Ingo Strüwing wrote:
> Hi Rafal,
> Rafal Somla, 22.10.2009 13:04:
>> Ingo Strüwing wrote:
>> However, the ultimate solution is to do
>> proper consistency checking using checksums or the like. One could argue
>> that it is better to rely on a complete solution rather than have a
>> false safety feeling based on some simplistic and partial solution.
> Checksums don't help. With a wrong version number, we might expect the
> checksum at a wrong place. How could we tell the user if the image is
> corrupted or the storage module confused the version number? The
> difference is relevant. In the latter case the user might recover his
> data by fixing the mess in the storage.
I understand and agree that having a wrong version number screws things up.
However, I don't understand how do you want to use it as an argument for
storing version number in the stream as opposed to storing it out-of-band.
In either case we must rely on the storage module to give us correct version
number (or correct bytes which store version number).

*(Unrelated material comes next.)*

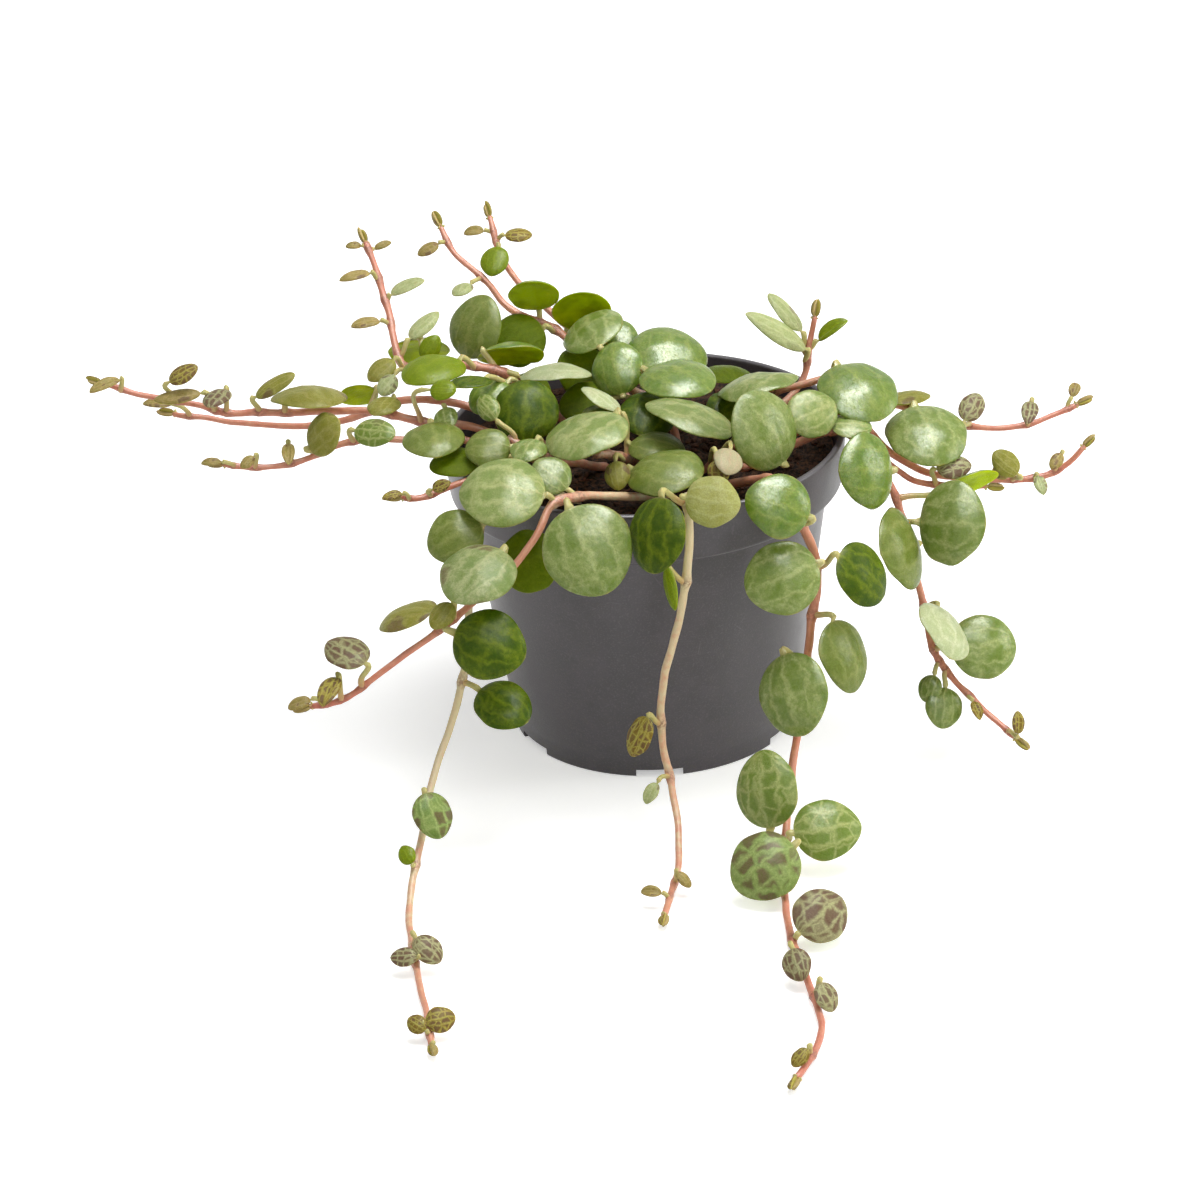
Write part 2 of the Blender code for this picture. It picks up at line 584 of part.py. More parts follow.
def stem_curve(name, thick, thin, route, cutters):
    """A tapering tube that starts just above the soil and ends in a blunt tip."""
    places = []
    for i, (near, far) in enumerate(zip(route, route[1:])):
        steps = max(1, round((Vector(far) - Vector(near)).length / STEM_STEP))
        places += [i + step / steps for step in range(steps)]
    places.append(len(route) - 1)
    curve = bpy.data.curves.new(name, "CURVE")
    curve.dimensions = "3D"
    curve.bevel_depth = MM
    curve.bevel_resolution = STEM_SIDES_RESOLUTION
    curve.use_fill_caps = True
    spline = curve.splines.new("POLY")
    spline.points.add(len(places) - 1)
    for point, place in zip(spline.points, places):
        where, _ = along(route, place)
        point.co = (*(where * MM), 1)
        point.radius = stem_radius(thick, thin, place / places[-1])
    return add_object(name, curve, cutters)


def curve_as_mesh(thing, where, finish):
    """The curve's tube as a closed mesh, in place of the curve."""
    bpy.context.view_layer.update()
    graph = bpy.context.evaluated_depsgraph_get()
    mesh = bpy.data.meshes.new_from_object(thing.evaluated_get(graph))
    shape = bmesh.new()
    shape.from_mesh(mesh)
    bmesh.ops.remove_doubles(shape, verts=shape.verts, dist=0.00001)
    bmesh.ops.recalc_face_normals(shape, faces=shape.faces)
    shape.to_mesh(mesh)
    shape.free()
    name, matrix = thing.name, thing.matrix_world.copy()
    curve = thing.data
    bpy.data.objects.remove(thing)
    bpy.data.curves.remove(curve)
    mesh.name = name
    made = add_object(name, mesh, where, finish)
    made.matrix_world = matrix
    return made


def facing(turn, lift):
    turn, lift = math.radians(turn), math.radians(lift)
    return Vector((math.sin(turn) * math.cos(lift), -math.cos(turn) * math.cos(lift), math.sin(lift)))


def bezier(a, b, c, d, t):
    s = 1 - t
    return a * s ** 3 + b * 3 * s * s * t + c * 3 * s * t * t + d * t ** 3


def leaf_sections(stem, row, clearance, stalk_radius, thickness, stalk_steps, blade_steps):
    """The rings of a leaf: round along its stalk, then flat and wide across its domed blade."""
    route = stem[2]
    place, centre, (turn, lift), length, width = row
    root, heading = along(route, place)
    centre = Vector(centre)
    up = facing(turn, lift)
    outwards = centre - root
    sideways = outwards - outwards.dot(heading) * heading
    sideways.normalize()
    start = root + sideways * clearance
    axis = outwards - outwards.dot(up) * up
    axis.normalize()
    across = axis.cross(up)
    margin = centre - axis * (length / 2)
    pull = STALK_BEND * (margin - start).length
    rings = []
    for i in range(stalk_steps):
        t = i / stalk_steps
        here = bezier(start, start + sideways * pull, margin - axis * pull, margin, t)
        ahead = bezier(start, start + sideways * pull, margin - axis * pull, margin, t + 0.05)
        way = (ahead - here).normalized()
        side = (across - across.dot(way) * way).normalized()
        rings.append((here, side * stalk_radius, side.cross(way) * stalk_radius))
    for i in range(blade_steps):
        # Stations are closer together near the two ends, where the outline turns.
        station = (1 - math.cos(math.pi * (i + 0.45) / (blade_steps - 0.1))) / 2
        half = max(width / 2 * math.sqrt(max(0, 1 - (2 * station - 1) ** 2)), stalk_radius)
        rise = LEAF_DOME * width * (1 - (2 * station - 1) ** 2)
        here = margin + axis * (length * station) + up * (rise - thickness / 4)
        share = math.sqrt(half / (width / 2))
        rings.append((here, across * half, up * (thickness / 2) * share))
    return [
        [middle + side * math.cos(angle) + top * math.sin(angle) for angle in ring_angles(LEAF_SIDES)]
        for middle, side, top in rings
    ]


def ring_angles(sides):
    return [2 * math.pi * i / sides for i in range(sides)]


def loft(shape, rings):
    """Walls between each ring and the next, and a cap at both ends. The last cap is returned."""
    rows = [[shape.verts.new(point * MM) for point in ring] for ring in rings]
    for near, far in zip(rows, rows[1:]):
        for i in range(len(near)):
            j = (i + 1) % len(near)
            shape.faces.new((near[i], near[j], far[j], far[i]))
    shape.faces.new(rows[0])
    return shape.faces.new(rows[-1])


def full_leaf(stem, row):
    thick, thin, route = stem
    clearance = stem_radius(thick, thin, row[0] / (len(route) - 1)) + LEAF_TO_STEM
    return leaf_sections(stem, row, clearance, STALK_RADIUS, LEAF_THICKNESS, 3, 5)


def young_leaf(stem, row):
    """It starts inside the stem, so that the two join."""
    if row[3] > BIG_YOUNG_LEAF:
        return leaf_sections(stem, row, 0.0, STALK_RADIUS, LEAF_THICKNESS, 2, 5)
    return leaf_sections(stem, row, 0.0, YOUNG_STALK_RADIUS, YOUNG_LEAF_THICKNESS, 1, 3)


def add_stem(name, parts, cutters, finish):
    """A stem's tube, joined with the young leaves that grow out of it."""
    stem = rooted(name)
    tube = curve_as_mesh(stem_curve(name, *stem, cutters), parts, finish)
    rows = YOUNG_LEAVES.get(name, [])
    for number, row in enumerate(rows, 1):
        def blade(shape, row=row):
            loft(shape, young_leaf(stem, row))
        label = f"{name}_young_{number}"
        young = add_object(label, mesh_from(label, blade), cutters)
        hidden(young)
        boolean(tube, young, "UNION")
    return tube


def add_leaves(name, parts, finish):
    stem = rooted(name)
    short = name.removeprefix("stem_")
    for number, row in enumerate(LEAVES.get(name, []), 1):
        def blade(shape, row=row):
            loft(shape, full_leaf(stem, row))
        label = f"leaf_{short}_{number}"
        leaf = add_object(label, mesh_from(label, blade), parts, finish)
        smooth(leaf.data)


def main():
    clear_scene()
    parts = collection(COLLECTION)
    cutters = collection(CUTTERS)
    plastic = material("pot_plastic", (0.035, 0.034, 0.042), 0.55)
    peat = material("peat", (0.03, 0.018, 0.012), 0.95)
    stem_skin = material("stem_skin", (0.42, 0.2, 0.12), 0.5)
    leaf_skin = material("leaf_skin", (0.1, 0.2, 0.05), 0.35)

    add_pot(parts, cutters, plastic)
    add_object("soil", mesh_from("soil", soil_plug), parts, peat)
    for name in STEMS:
        add_stem(name, parts, cutters, stem_skin)
        add_leaves(name, parts, leaf_skin)


main()
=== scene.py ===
# %% [markdown]
# # A string of turtles in a nursery pot
#
# String of turtles is a small trailing plant. Its leaves are thick, round and waxy, with pale veins
# that part the green into the plates of a turtle's shell. This one grows in a small black nursery pot.
# The lesson dresses a finished solid model of the plant: each solid is replaced by a finer mesh in
# the same place, and each finish is a set of shader nodes.
#
# We start by loading the solid model. Everything after this is placed in its frame, in metres, with
# +Z up and the front of the plant towards -Y.

# %% Load the solid model
import math
import random

import bmesh
import bpy
from mathutils import Matrix, Vector, noise


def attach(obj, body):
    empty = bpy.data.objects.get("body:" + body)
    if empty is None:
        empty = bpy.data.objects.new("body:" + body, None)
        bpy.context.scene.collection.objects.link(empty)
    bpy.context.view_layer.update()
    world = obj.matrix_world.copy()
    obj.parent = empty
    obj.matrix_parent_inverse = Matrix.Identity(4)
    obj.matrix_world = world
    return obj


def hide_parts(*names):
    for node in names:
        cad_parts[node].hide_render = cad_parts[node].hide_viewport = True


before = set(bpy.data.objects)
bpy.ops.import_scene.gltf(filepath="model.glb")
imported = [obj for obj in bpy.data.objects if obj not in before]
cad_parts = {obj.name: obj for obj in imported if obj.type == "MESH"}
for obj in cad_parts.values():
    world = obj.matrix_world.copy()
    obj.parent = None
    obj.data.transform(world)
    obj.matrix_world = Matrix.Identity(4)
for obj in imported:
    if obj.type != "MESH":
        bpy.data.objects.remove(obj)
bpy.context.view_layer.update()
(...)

I could even argue that with the solution which I propose, chances of a
corrupted version number are smaller. Thinking about XBSA storage, quite
probably storing version number in XBSA object attribute is safer than
storing it in the stream, which will go to external physical storage device
such as magnetic tape and perhaps probability of damaging information on
tape is higher than having object attributes corrupted (I know it is a long
shot, but anyway... :)).
>>> If we define "magic bytes" + "version number" as part of the image, we
>>> would immediately detect a failing storage module.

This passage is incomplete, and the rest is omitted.